JOURNALIST: Just one on the drought, PM, will drought-affected communities know more this week about the next instalment of assistance?

PRIME MINISTER: We are considering further measures and have been now for some time. We have also been announcing new measures. It was only two weeks ago that I was with the Premier and we were announcing water infrastructure proposals in Dungowan and New South Wales. The week before that I was up in Dalby announcing new measures for the Farm Household Allowance which would see the rules relaxed to enable more farmers to gain access to that allowance and more money going into drought-affected communities through the Drought Communities Program, more money going into the sinking of bores which is something the New South Wales government has done a tremendous job on here in New South Wales.
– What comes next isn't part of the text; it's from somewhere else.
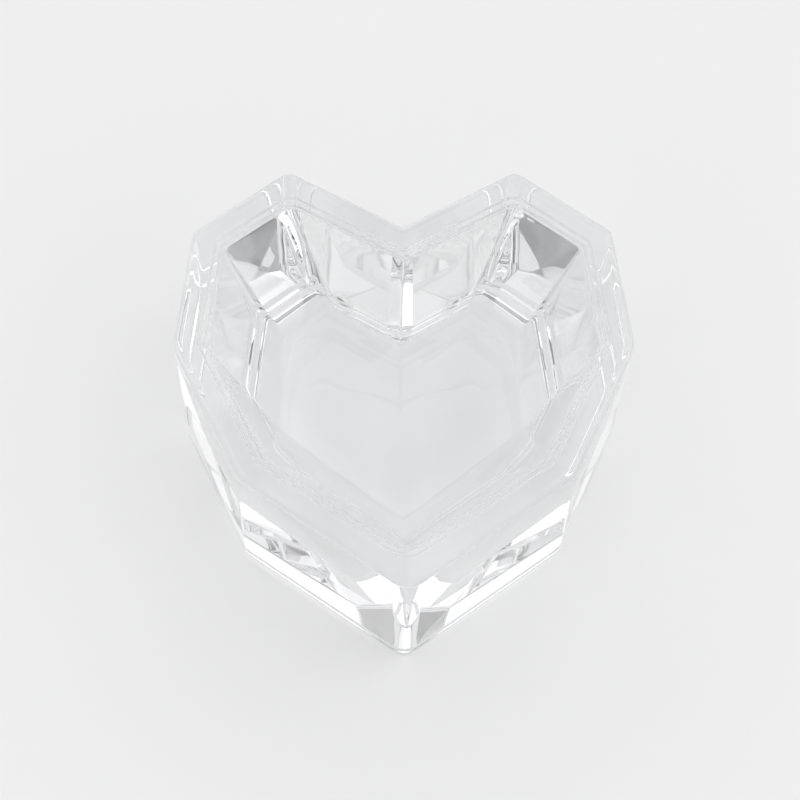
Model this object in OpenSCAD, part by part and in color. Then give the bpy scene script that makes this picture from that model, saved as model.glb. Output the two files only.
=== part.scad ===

New South Wales is getting the water to those communities which will be in a very difficult position in the months ahead. I commend them for the work they are doing there. The drought continues and our response continues. There is no set and forget when it comes to both the Commonwealth and I’m sure the New South Wales government’s response to drought. We are considering additional measures, working with the National Farmers Federation on those. I have held meetings with them recently and the Cabinet will, once we have finalised those assessments, we will make further announcements. 

JOURNALIST: Prime Minister, what do you make of Dean Smith’s suggestions to broaden and increase the GST?

PRIME MINISTER: We’re not doing it.

JOURNALIST: Just one for Minister Taylor, if I may? Minister, you have obviously put a statement out about the Clover Moore issue but have you had a chance to personally apologise to her?

THE HON. ANGUS TAYLOR MP, MINISTER FOR ENERGY AND EMISSIONS REDUCTION: I have made the statement and I have said in that statement that I will be sending her a letter. I don’t have anything more to add to that today. 

JOURNALIST: Have you done that yet?


PRIME MINISTER: Thanks, everyone. Thank you to Ace Gutters, the power is on. Cheers.